**Source material:**
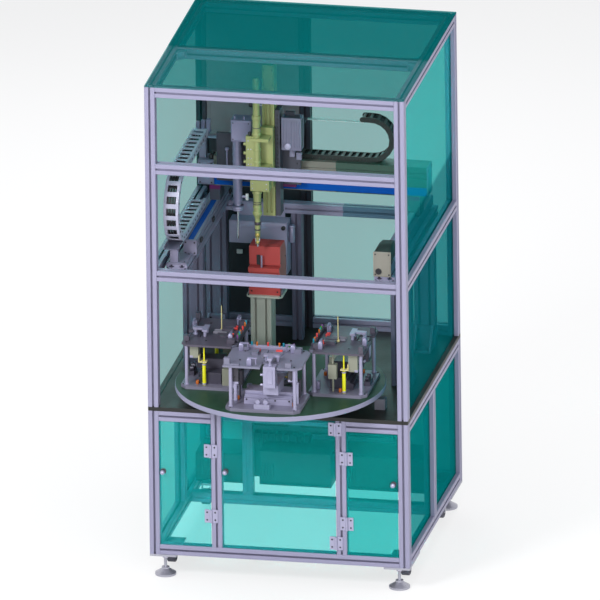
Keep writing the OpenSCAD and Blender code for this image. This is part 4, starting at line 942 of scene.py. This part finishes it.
def add_supply_box_details():
    lid = panel((-332, 247.4, 1152), (-114, 250.2, 1174), FRONT, 3, -0.8)
    finish("supply_lid", [lid], "frame", SUPPLY)
    add_collars("supply_knob", 8, 12, [((-124, 250, 1158), FRONT)], "frame", BLACK, 0.4)
    outlet = ring_stack(-100, 285, [(1096, 52, 11), (1148, 8, 13)])
    finish("supply_outlet", outlet, "frame", JIG_METAL)
    neck = soften(rod((-108, 285, 1120), "x", 10, 6, 18), 0.5, 1)
    finish("outlet_neck", [neck], "frame", JIG_METAL)


# Rotary table and its jigs

DISC_X, DISC_Y = -15, -370
JIG_R = 245
JIG_TURNS = (0, -90, 90)
SIDE_JIG_TURNS = (-90, 90)
PLATE_TOP = 951
BASE_TOP = 782
PILLARS_X = (-123, 123)


def round_disc(count, offset, radius, z, way=None):
    """Spots at equal turns round the disc's axis, which point one way or out from the axis."""
    spots = []
    for index in range(count):
        turn = index * 2 * math.pi / count + offset
        out = (math.cos(turn), math.sin(turn), 0)
        spots.append(((DISC_X + radius * out[0], DISC_Y + radius * out[1], z), way or out))
    return spots


def on_jigs(name, pieces, material, turns=JIG_TURNS):
    """Puts pieces made round a jig's middle on each jig; local -Y points out of the table."""
    axis = Matrix.Translation(metres((DISC_X, DISC_Y, 0)))
    out = Matrix.Translation(metres((0, -JIG_R, 0)))
    matrices = [axis @ Matrix.Rotation(math.radians(turn), 4, "Z") @ out for turn in turns]
    finish(name, copies(join(name, pieces), matrices), "turntable", material)


def add_table_details():
    add_screws("disc_screws", 5, 3, round_disc(12, 0, 66, 770, UP), "turntable")
    cap = rod((DISC_X, DISC_Y, 774), "z", 8, 52, 40)
    sink(cap, 8, -3, UP)
    finish("hub_cap", [soften(cap, 1)], "turntable", JIG_PLATE)
    union = ring_stack(DISC_X, DISC_Y, [(781, 26, 26), (807, 6, 30), (813, 18, 18)])
    finish("rotary_union", union, "turntable", JIG_METAL)
    add_collars("union_fittings", 4, 11, round_disc(8, 0.2, 26, 794), "turntable", BRASS)


def add_jig_screws():
    heads = grid(PILLARS_X, (-90, 90), (PLATE_TOP,), UP)
    heads += [((x, y, PLATE_TOP), UP) for x, y in ((-96, -40), (-96, 60), (96, -20), (-62, 90), (70, 92))]
    on_jigs("top_plate_screws", spread(cap_screw(4, 2.4), heads), SCREW)
    feet = grid(PILLARS_X, (-104, 104), (BASE_TOP,), UP) + grid((-70, -20, 40, 94), (-52,), (800,), FRONT)
    on_jigs("base_plate_screws", spread(cap_screw(3.4, 2.2), feet), SCREW)
    ends = grid(PILLARS_X, (-90, 90), (BASE_TOP,), UP) + grid(PILLARS_X, (-90, 90), (943,), DOWN)
    on_jigs("post_collars", spread(collar(9.5, 5), ends), JIG_METAL)


def add_jig_cylinder_details():
    x, y = 26, -74
    cover = panel((x - 9, y - 22.4, 880), (x + 13, y - 19.8, 938), FRONT, 3, 1.2, 0.7)
    on_jigs("cylinder_covers", [cover], JIG_METAL)
    marks = [soften(block((x - 24.5, y - 9, z), (x - 22.5, y + 1, z + 6)), 0.5, 1) for z in (886, 926)]
    on_jigs("cylinder_marks", marks, BLACK)
    ports = spread(collar(5, 12), grid((x - 23,), (y - 6,), (872, 912), LEFT))
    on_jigs("cylinder_ports", ports, JIG_METAL)
    on_jigs("rod_nuts", spread(collar(9, 5), grid((x,), (y,), (949, 967), UP)), JIG_METAL)
    seams = [soften(block((-79, -52.6, z), (103, -51.6, z + 3)), 0.3, 1) for z in (796, 808)]
    on_jigs("guide_seams", seams, JIG_BLOCK)


def add_swing_clamps():
    parts = []
    for x, y, way in ((-112, 66, 1), (86, 72, -1), (-50, -92, 1)):
        body = block((x - 9, y - 8, PLATE_TOP), (x + 9, y + 8, 974))
        draw_out(body, UP, (0, 0, 6))
        narrow(body, UP, (0.7, 0.7, 1))
        left, right = sorted((x - way * 6, x + way * 30))
        arm = narrow(block((left, y - 5, 978), (right, y + 5, 984)), (way, 0, 0), (1, 0.6, 0.8))
        tip = rod((x + way * 25, y, 967), "z", 24, 3, 16)
        parts += [soften(body, 0.9), soften(arm, 0.9), soften(tip, 0.5, 1)]
    on_jigs("swing_clamps", parts, PROBE)
    pin = soften(rod((-24, 16, 1001), "z", 100, 1.8, 14), 0.5, 1)
    foot = soften(rod((-24, 16, 954), "z", 8, 6, 20))
    on_jigs("locating_pins", [pin, foot], CREAM, SIDE_JIG_TURNS)


# Colour, material and the X of its rings on each air manifold
FITTINGS = (("cyan", CYAN, (-78, 44)), ("orange", ORANGE, (-58, 28)), ("green", GREEN, (66,)),
            ("purple", PURPLE, (84,)), ("red", SIGNAL_RED, (-16,)))


def add_air_fittings():
    bar = panel((-92, 92, PLATE_TOP), (100, 106, 963), UP, 2, 0.6)
    on_jigs("air_manifolds", [bar], JIG_BLOCK)
    for colour, material, places in FITTINGS:
        parts = []
        for x in places:
            neck = rod((x, 99, 966), "z", 8, 3.2, 16)
            ring = rod((x, 99, 973), "z", 8, 3.8, 20)
            sink(ring, 1.3, 1.4, UP)
            parts += [soften(neck, 0.4, 1), soften(ring, 0.7)]
        on_jigs(colour + "_fittings", parts, material)


def add_jig_blocks():
    strap = narrow(block((104.4, -40, 784), (116, -28, 836)), UP, (0.6, 1, 1))
    on_jigs("guide_straps", [soften(strap, 1.2)], BLACK)
    tips = []
    for x, y in ((112, -52), (-112, -8), (60, 84)):
        tip = rod((x, y, 789), "z", 14, 6, 18)
        sink(tip, 1.6, 2, UP)
        tips.append(soften(tip))
    on_jigs("base_fittings", tips, ORANGE)
    stands = [panel((x - 9, y - 9, BASE_TOP), (x + 9, y + 9, 812), UP, 3, 2, 1)
              for x, y in ((-86, 84), (60, 66))]
    on_jigs("work_rests", stands, PROBE)
    nests = [panel((x - 12, 58, PLATE_TOP), (x + 12, 74, 960), UP, 2.4, 3, 0.7) for x in (-50, 34)]
    on_jigs("work_nests", nests, SIGNAL_RED)
    rails = [panel((x - 3, -10, PLATE_TOP), (x + 3, 44, 957), UP, 1.2, -3, 0.7) for x in (-13, 11)]
    on_jigs("work_rails", rails, DRIVE)


def add_sensor_details():
    caps = [panel((left, -79, low), (right, -66, low + 9), DOWN, 3, 1)
            for left, right, low in ((-124.4, -95.6, 868), (95.6, 120.4, 888))]
    on_jigs("sensor_caps", caps, JIG_METAL)
    holes = spread(collar(3.4, 1), grid((-110, 108), (-78.2,), (896, 930), FRONT))
    on_jigs("sensor_holes", holes, BLACK)
    brackets = []
    for x in (-118, 118):
        brackets.append(panel((x - 12, -40, 874), (x + 12, -12, 878), UP, 2, -0.8, 0.6, 1))
        brackets.append(panel((x - 12, -44, 874), (x + 12, -40.2, 900), FRONT, 3, 0.6, 0.6, 1))
    on_jigs("damper_brackets", brackets, CREAM, SIDE_JIG_TURNS)
    rings = spread(collar(8.4, 5), grid((-118, 118), (-24,), (784, 862), UP))
    on_jigs("damper_rings", rings, JIG_METAL)


# Lower cabinet

CONTROL_FRONT = 299.6


def add_cabinet_details():
    ducts = [panel((-286, 255, z), (286, CONTROL_FRONT, z + 26), FRONT, 3, 1, 1) for z in (340, 560)]
    finish("wire_ducts", ducts, "frame", DRIVE)
    rails = [panel((-280, 292, z), (280, CONTROL_FRONT, z + 20), FRONT, 4, 2, 0.5, 1) for z in (300, 420)]
    finish("din_rails", rails, "frame", HINGE)
    breakers = []
    for x in range(-270, -27, 27):
        lever = narrow(block((x + 8, 232, 294), (x + 14, 241.5, 306)), FRONT, (0.7, 1, 0.6))
        breakers += [panel((x, 240, 268), (x + 22, 292, 330), FRONT, 4, 1, 1), soften(lever, 0.7)]
    finish("breakers", breakers, "frame", JIG_PLATE)
    lids = [panel((-244, 177, 389), (-104, 180, 531), FRONT, 8, -1, 1),
            panel((-52, 207, 379), (88, 210, 521), FRONT, 8, -1, 1)]
    finish("box_lids", lids, "frame", TOOL)
    spots = grid((-236, -112), (178,), (397, 523), FRONT) + grid((-44, 80), (208,), (387, 513), FRONT)
    spots += grid((-286, 286), (300,), (160, 540), FRONT)
    add_screws("panel_screws", 4, 2.4, spots, "frame")


def add_cabinet_units():
    """Supplies on the foot of the control panel, and the rail and post in front of them."""
    units = []
    for left, right, high in ((-450, -270, 280), (-205, 70, 300), (110, 440, 300)):
        unit = block((left, 132, 166), (right, CONTROL_FRONT, high))
        sink(unit, 8, 2, FRONT)
        sink(unit, 10, -2, UP)
        units.append(soften(unit, 2))
        for x in range(left + 14, left + 62, 12):
            slit = narrow(block((x, 131, 190), (x + 6, 134.6, 250)), FRONT, (0.6, 1, 0.95))
            units.append(soften(slit, 0.4, 1))
    finish("cabinet_supplies", units, "frame", CONTROL)
    rail = panel((-459.7, 92, 95.3), (459.7, 131, 134.7), FRONT, 15.5, 4, 1)
    post = panel((-262, 92, 135), (-223, 131, 669.6), FRONT, 15.5, 4, 1)
    finish("cabinet_cross_rail", [rail, post], "frame", PROFILE)


# The box at the front end of the right guide


def add_guide_box():
    face = panel((358, -420.5, 1231), (426, -417.2, 1330), FRONT, 5, 0.8)
    finish("guide_face", [face], "frame", GUIDE_COVER)
    bore = rod((378, -421.4, 1252), "y", 3, 12, 28)
    sink(bore, 2, 1, FRONT)
    finish("guide_bore", [soften(bore, 0.5, 1)], "frame", BLACK)
    shell = block((362, -417, 1286), (424, -320, 1330))
    draw_out(shell, UP, (6, 14, 16))
    narrow(shell, UP, (0.7, 0.6, 1))
    # The shell is near black as painted shade, for its top, which lies in shadow
    finish("guide_box", [soften(shell, 1.4)], "frame", CHAIN_DARK)
    spots = grid((366, 418), (-420.5,), (1240, 1320), FRONT)
    add_screws("guide_face_screws", 2.8, 2, spots, "frame")


for add in (add_hinge_screws, add_knob_collars, add_gussets, add_joint_bolts, add_foot_details,
            add_wheel_hubs, add_rear_cover, add_chains, add_module_details, add_post_feet,
            add_bridge_details, add_driver_motor, add_x_slider_foot, add_z_module_details,
            add_driver_details, add_probe_details, add_feeder_details, add_supply_box_details,
            add_table_details, add_jig_screws, add_jig_cylinder_details, add_swing_clamps,
            add_air_fittings, add_jig_blocks, add_sensor_details, add_cabinet_details,
            add_cabinet_units, add_guide_box):
    add()

bpy.context.scene.view_settings.view_transform = "Standard"
add_camera()
add_lights()
add_floor()
finish_nodes()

**Written instruction:**
Copy the lines from the start of the data verbatim, stopping after the line containing "return spots".

**Solution to this problem:**
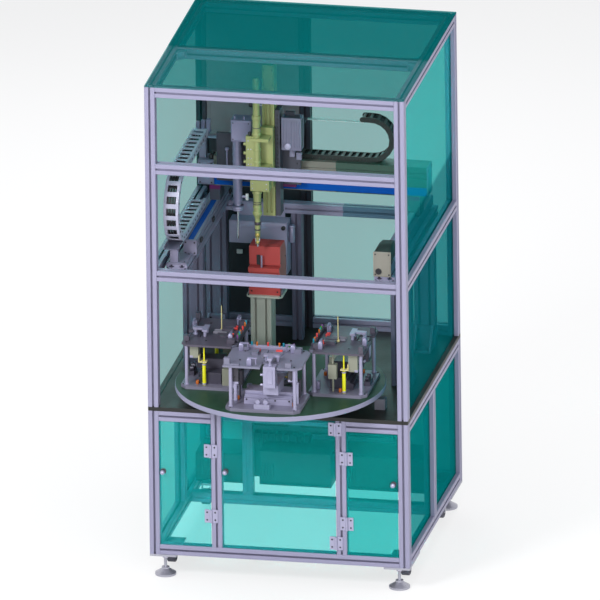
Keep writing the OpenSCAD and Blender code for this image. This is part 4, starting at line 942 of scene.py. This part finishes it.
def add_supply_box_details():
    lid = panel((-332, 247.4, 1152), (-114, 250.2, 1174), FRONT, 3, -0.8)
    finish("supply_lid", [lid], "frame", SUPPLY)
    add_collars("supply_knob", 8, 12, [((-124, 250, 1158), FRONT)], "frame", BLACK, 0.4)
    outlet = ring_stack(-100, 285, [(1096, 52, 11), (1148, 8, 13)])
    finish("supply_outlet", outlet, "frame", JIG_METAL)
    neck = soften(rod((-108, 285, 1120), "x", 10, 6, 18), 0.5, 1)
    finish("outlet_neck", [neck], "frame", JIG_METAL)


# Rotary table and its jigs

DISC_X, DISC_Y = -15, -370
JIG_R = 245
JIG_TURNS = (0, -90, 90)
SIDE_JIG_TURNS = (-90, 90)
PLATE_TOP = 951
BASE_TOP = 782
PILLARS_X = (-123, 123)


def round_disc(count, offset, radius, z, way=None):
    """Spots at equal turns round the disc's axis, which point one way or out from the axis."""
    spots = []
    for index in range(count):
        turn = index * 2 * math.pi / count + offset
        out = (math.cos(turn), math.sin(turn), 0)
        spots.append(((DISC_X + radius * out[0], DISC_Y + radius * out[1], z), way or out))
    return spots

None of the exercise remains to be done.